P&G Chief Executive Officer Bob McDonald expressed his determination to follow through on P&G's productivity initiatives.
We realize that we have to do it, McDonald said at the Consumer Analyst Group of New York conference. The environment necessitates it.
On Friday, investors will be looking for updates P&G offers about the restructuring plans.
This is something that's going to take four years to play out, said Morningstar analyst Lauren DeSanto. I would be surprised to see something very dramatic in results this quarter.
The company has been turning to emerging markets, which accounted for 35 percent of total revenue in 2011, for growth as sales remain sluggish in more mature markets such as Europe and the U.S.

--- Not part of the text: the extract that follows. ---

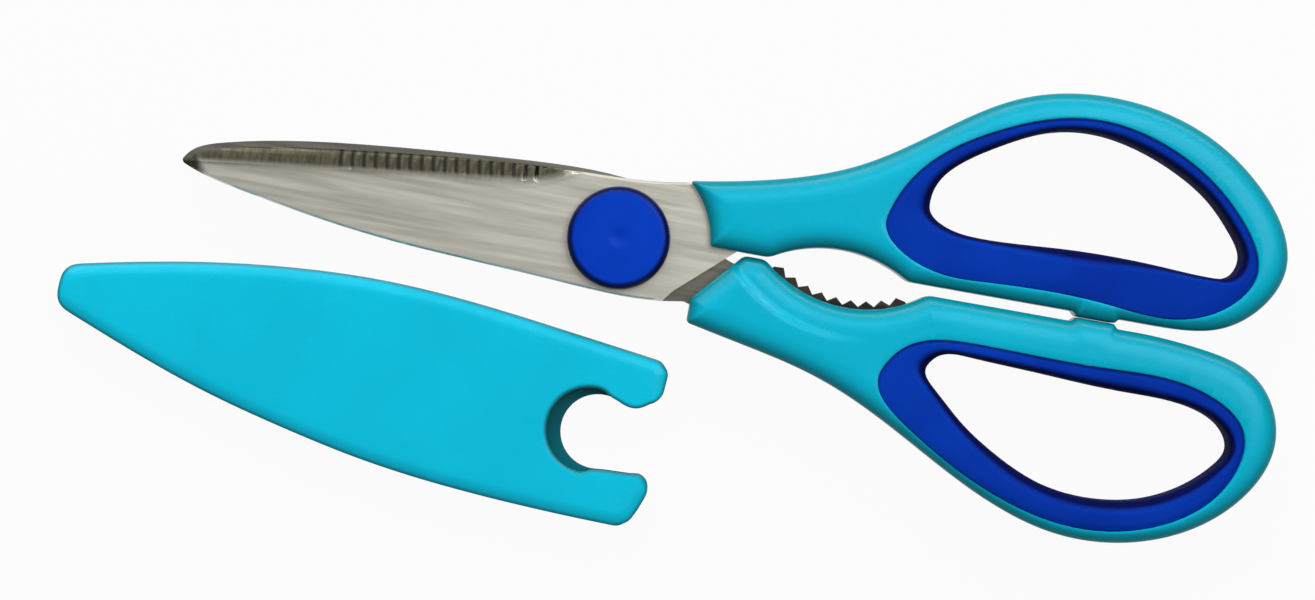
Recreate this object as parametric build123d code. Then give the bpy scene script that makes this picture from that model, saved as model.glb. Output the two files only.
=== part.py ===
from build123d import *
import os
from math import asin, atan2, cos, degrees, radians, sin, sqrt

# Kitchen shears, closed and lying flat, with the blade sheath taken off and laid beside the blades.
# Millimetres. X runs along the shears, with the handles at +X and the tips at -X. Z is up and the
# table is at zero. The origin is on the pivot axis, at the table.

# Overall sizes
blade_reach = 84.8             # pivot axis to the blade tips
handle_reach = 129.5           # pivot axis to the far end of the loops
upper_spread = 42.7            # centre line to the outside of the upper loop
lower_spread = 40.8            # centre line to the outside of the lower loop
handle_thickness = 11.2
overrun = 2.0                  # how far a cutting shape passes the face that it cuts

# Heights of the two blades, which meet at the middle of the handles
blade_thickness = 1.5
blade_gap = 0.1                # running gap between the flat inner faces
middle_z = handle_thickness / 2
rear_top = middle_z - blade_gap / 2
rear_bottom = rear_top - blade_thickness
front_bottom = middle_z + blade_gap / 2
front_top = front_bottom + blade_thickness

# Blade outlines: widths from the pivot axis line, and the round heel about the pivot
edge_side_width = 11.2         # front blade, up to its cutting edge
spine_side_width = 10.7        # front blade, down to its spine
rear_spine_width = 12.0        # rear blade, up to its spine
rear_edge_width = 9.7          # rear blade, down to its cutting edge
heel_radius = 16.9             # no bare steel of the heels lies further out
heel_clearance = 0.5           # heel circle to the moulded handles
tip_round = 0.5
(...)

A key element of our strategy is developing market expansion, McDonald said at the CAGNY conference in February.
Based on a study published by the Organization for Economic Cooperation and Development, the world's middle class will increase by over 1.4 billion consumers by 2020, with over 98 percent of these people living in developing markets.
P&G's sales volume in developing markets grew at high-single-digit rates, while developed regions, where the bulk of price increases were pushed out, declined by mid-single digits during the second quarter.
As an industry bellwether that appeals to a broad range of consumers globally, P&G's third-quarter performance could give investors a hint on consumer's tolerance for paying more for everyday household goods.
P&G announced a 7 percent increase in the quarterly dividend, bringing the company's quarterly payout to 56.2 cents a share and marking the 56th straight year P&G has raised its dividend.
Shares of The Procter & Gamble Company (NYSE: PG) rose 0.68 percent, to close at $66.89 a share, in Wednesday's trading. So far this year, the stock has appreciated 0.27 percent in value.